▶ What you are asked to do:
Give the listing below again in full, exactly as written.

•••••

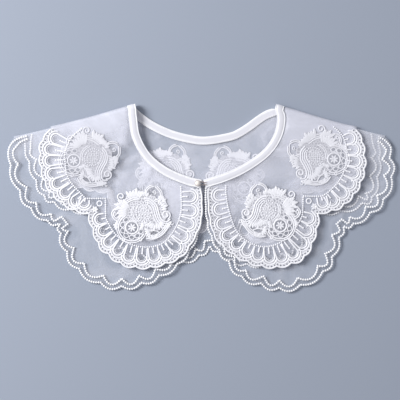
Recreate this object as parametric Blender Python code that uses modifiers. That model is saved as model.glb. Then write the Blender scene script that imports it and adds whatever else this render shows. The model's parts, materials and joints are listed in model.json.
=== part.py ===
"""A double lace collar laid flat: two layers of sheer cloth, folded at both shoulders so
that the back lies under the front, with a bound neckline, a pearl button and a thread loop.

Sizes are in millimetres until a mesh is made. X runs across the collar, the front hangs
towards -Y, and +Z is up from the surface that the collar lies on."""

import math

import bmesh
import bpy
import numpy as np
from mathutils.geometry import delaunay_2d_cdt

MM = 0.001
UP = np.array((0.0, 0.0, 1.0))

# Cloth
WALL = 1.0
LAYER_GAP = 0.6
SEAM_GAP = 0.3
LATTICE = 15.0
FOLD_STEPS = 6
FOLD_POINT_SPACING = 13.0

# How the layers lie on each other
PLATEAU = 4.0
DRAPE_WIDTH = 28.0
LOFT_AT_NECK = 5.5
LOFT_REACH = 42.0
LOFT_EVERYWHERE = 0.7

# Neck binding
BINDING_WIDTH = 10.0
BINDING_OVER = 0.3
BINDING_CROWN = 0.5
NECK_SPACING = 7.0
CORNER_STEPS = 8

# Pearl button and its loop
PEARL_DIAMETER = 6.4
PEARL_AT = (-5.6, 18.2)
LOOP_CORD = 1.2
LOOP_RADIUS = 3.3
LOOP_ROOT = (5.0, 17.8)

# Lace border of the top layer and beaded hem of the under layer, raised on the front
TRIM_GAP = 0.5
TRIM_INSET = 0.4
BORDER_DEPTH = 17.0
HEM_DEPTH = 7.0
HEM_END = 8

# Embroidered medallions
MEDALLION_EDGE = 0.8
MEDALLION_RELIEF = 1.3
MEDALLION_RINGS = 8
MEDALLION_SPOKES = 36
MEDALLION_LOBES = 8
MEDALLION_PETALS = 6

# Each shoulder fold is a straight line from the middle of the binding to the lobe's tip.
# columns: binding x, y, tip x, y, length of the top layer's fold
SHOULDER_FOLD = {
    "left": ((-84.0, 106.5), (-225.5, 73.0), 100.0),
    "right": ((91.5, 106.0), (218.5, 74.0), 95.0),
}

# Middle of the binding, from the shoulder fold to the centre front. columns: x, y
NECK_FRONT = {
    "left": ((-84.0, 106.5), (-83.0, 95.5), (-79.2, 73.2), (-66.0, 50.0),
             (-43.8, 32.2), (-18.0, 21.2), (-1.4, 17.6)),
    "right": ((91.5, 106.0), (94.0, 94.0), (89.5, 74.0), (76.0, 54.6),
              (51.0, 36.6), (27.0, 25.4), (2.4, 17.6)),
}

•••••

▶ Reply to the exercise:
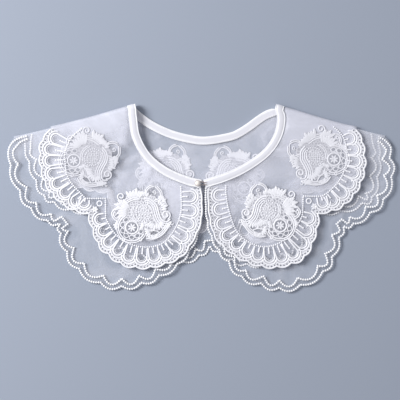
Recreate this object as parametric Blender Python code that uses modifiers. That model is saved as model.glb. Then write the Blender scene script that imports it and adds whatever else this render shows. The model's parts, materials and joints are listed in model.json.
=== part.py ===
"""A double lace collar laid flat: two layers of sheer cloth, folded at both shoulders so
that the back lies under the front, with a bound neckline, a pearl button and a thread loop.

Sizes are in millimetres until a mesh is made. X runs across the collar, the front hangs
towards -Y, and +Z is up from the surface that the collar lies on."""

import math

import bmesh
import bpy
import numpy as np
from mathutils.geometry import delaunay_2d_cdt

MM = 0.001
UP = np.array((0.0, 0.0, 1.0))

# Cloth
WALL = 1.0
LAYER_GAP = 0.6
SEAM_GAP = 0.3
LATTICE = 15.0
FOLD_STEPS = 6
FOLD_POINT_SPACING = 13.0

# How the layers lie on each other
PLATEAU = 4.0
DRAPE_WIDTH = 28.0
LOFT_AT_NECK = 5.5
LOFT_REACH = 42.0
LOFT_EVERYWHERE = 0.7

# Neck binding
BINDING_WIDTH = 10.0
BINDING_OVER = 0.3
BINDING_CROWN = 0.5
NECK_SPACING = 7.0
CORNER_STEPS = 8

# Pearl button and its loop
PEARL_DIAMETER = 6.4
PEARL_AT = (-5.6, 18.2)
LOOP_CORD = 1.2
LOOP_RADIUS = 3.3
LOOP_ROOT = (5.0, 17.8)

# Lace border of the top layer and beaded hem of the under layer, raised on the front
TRIM_GAP = 0.5
TRIM_INSET = 0.4
BORDER_DEPTH = 17.0
HEM_DEPTH = 7.0
HEM_END = 8

# Embroidered medallions
MEDALLION_EDGE = 0.8
MEDALLION_RELIEF = 1.3
MEDALLION_RINGS = 8
MEDALLION_SPOKES = 36
MEDALLION_LOBES = 8
MEDALLION_PETALS = 6

# Each shoulder fold is a straight line from the middle of the binding to the lobe's tip.
# columns: binding x, y, tip x, y, length of the top layer's fold
SHOULDER_FOLD = {
    "left": ((-84.0, 106.5), (-225.5, 73.0), 100.0),
    "right": ((91.5, 106.0), (218.5, 74.0), 95.0),
}

# Middle of the binding, from the shoulder fold to the centre front. columns: x, y
NECK_FRONT = {
    "left": ((-84.0, 106.5), (-83.0, 95.5), (-79.2, 73.2), (-66.0, 50.0),
             (-43.8, 32.2), (-18.0, 21.2), (-1.4, 17.6)),
    "right": ((91.5, 106.0), (94.0, 94.0), (89.5, 74.0), (76.0, 54.6),
              (51.0, 36.6), (27.0, 25.4), (2.4, 17.6)),
}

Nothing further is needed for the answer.